Despite US claims that the operation is only targeting Taliban fighters, it is clear that ordinary villagers face bombings and hostile attacks. The Pentagon routinely describes all victims of military operations as Taliban, even if they turn out to be women and children.

According to a report in the Canadian newspaper, La Presse, Canadian troops in Afghanistan are involved in the systematic intimidation of villagers. The article, described footage from France 2 television on 21 June in which a Canadian soldier threatened an audience of a few “silent men” by declaring, “my soldiers are very well trained. They are excellent shots, and you will die.”

In another sequence, Canadian soldiers used their boots to smash down doors. “Women and an old man leave. The man, who has a long white beard, is insulted,” the commentator stated. The soldier said to the old man “too bad for you if you don’t want to tell us where the Taliban are.”

An article in the Guardian on 20 June interviewed villagers who had fled to Qalat, the capital of Zabul province, after being threatened and tortured by Afghan soldiers. The troops were searching for militants who had attacked the army base in the Gaza area. Jamal Ludin, a 32-year-old grape farmer, said the troops lined him and 50 other men along a ditch before thrashing them with wooden poles and an electric cable and demanding “tell us where are the Taliban.”

The Afghan troops took Jamal’s money and searched his house without his permission. Others who fled the region provided the Guardian with other accounts of beatings, theft and searches.

The Pashtun areas of the south and east of the country have already endured more than four years of arbitrary searches, detentions and killings, creating widespread hostility to the occupation. The response of the US and its allies to the growing sympathy and support for anti-US fighters is to treat the whole population as the enemy.

The anti-US opposition is, however, not confined to these areas. In May, widespread anti-US rioting broke out in Kabul after US soldiers killed a civilian by recklessly driving into a traffic jam. Subsequently four others were killed, when troops fired on a crowd protesting over the death.
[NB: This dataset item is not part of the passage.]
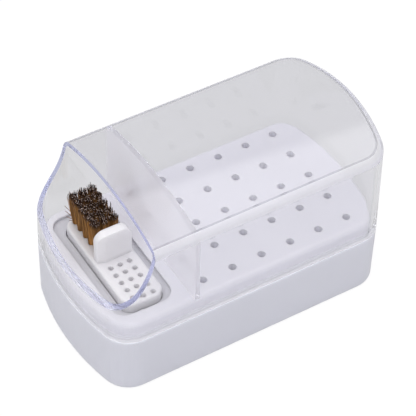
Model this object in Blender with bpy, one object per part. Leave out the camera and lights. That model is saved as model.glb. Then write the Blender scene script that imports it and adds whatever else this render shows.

Following the 2001 US-led invasion, the Bush administration’s promised peace and prosperity has proven completely fraudulent. The depth of the social crisis is demonstrated by the statistics: only 23 percent of the population has access to safe drinking water, 12 percent has basic sanitation and 6 percent has access to electricity. An estimated 32 percent of people are unemployed.

Speaking to the Washington Post in late June, one Western diplomat summed up the situation: “There is an awful feeling that everything is lurching downward. Nearly five years on, there is no rule of law, no accountability. The Afghans know it is all a charade, and they see us as not only complicit but actively involved.”

In an attempt to bolster its besieged puppet regime, US Secretary of State Condoleezza Rice flew to Kabul on 28 June for talks with President Hamid Karzai. Her main pledge was a long-term US military commitment—that is, a continued American occupation. Then in comments that bear no relation to reality, she declared that the government was making “great progress”, praised Karzai’s “strength, wisdom and courage” and said he was “doing an extremely difficult job well.”

Outside of Kabul, the Afghan regime has little control and relies completely on foreign troops as well as a network of local and regional warlords and militia. As his authority in southern Pashtun areas has crumbled, Karzai has increasingly blamed neighbouring Pakistan for failing to do enough to prevent the cross-border movement of anti-US militia. Islamabad, which has already deployed 70,000 Pakistani troops to the border areas, has bitterly rejected the claims. In part, Rice’s trip to Kabul and Islamabad was aimed at defusing tensions between the two US allies.

Clearly concerned at his growing unpopularity, Karzai has postured as a critic of the latest US offensive. More than 500 Afghans died in the early stages of the operation between May 15 and June 15. On June 24, before Rice’s visit, Karzai declared: “It is not acceptable for us that in all this fighting, Afghans are dying. In the last three to four weeks, 500 to 600 Afghans were killed. [Even] if they are Taliban, they are sons of this land.” The emptiness of these remarks is underscored by Karzai’s silence once Rice arrived.

Karzai has attempted to gag any opposition in the Afghan media. An unsigned 24-point list was sent out to all media outlets last month, ordering them not to publish reports or interviews against the government’s foreign policy or against the presence of foreign troops in Afghanistan. The directive also stated that the media should not characterise Afghan forces as “weak” or describe émigrés holding posts in the Afghan government as “westernised”. Additionally, journalists were directed not to refer to former Mujahadeen leaders in the government and state bureaucracy as “warlords”.

The sensitivity of the Karzai government indicates just how isolated it is. Abdul Qadar Noorzai, a human rights commission official in Kandahar, told the Washington Post that “government” in the south mostly consisted of “corrupt, local warlords who allied themselves with US forces.” According to Noorzai, these local strongmen have taken control over the weak state bureaucracies and police forces, and run much of the opium trade.

The present US-led offensive in southern Afghanistan demonstrates that Washington is determined to maintain its grip over the country, which occupies a crucial strategic position adjacent to resource-rich regions of the Middle East and Central Asia, as well as South Asia. While NATO troops from Britain, Canada, the Netherlands, Australia and several other countries are due to take over key operational tasks in Afghanistan, the US will retain overall command. Far from ending the opposition to the occupation, the build-up of troops and their repressive methods will only fuel greater popular resentment and hostility, which is rapidly transforming Afghanistan into another military quagmire.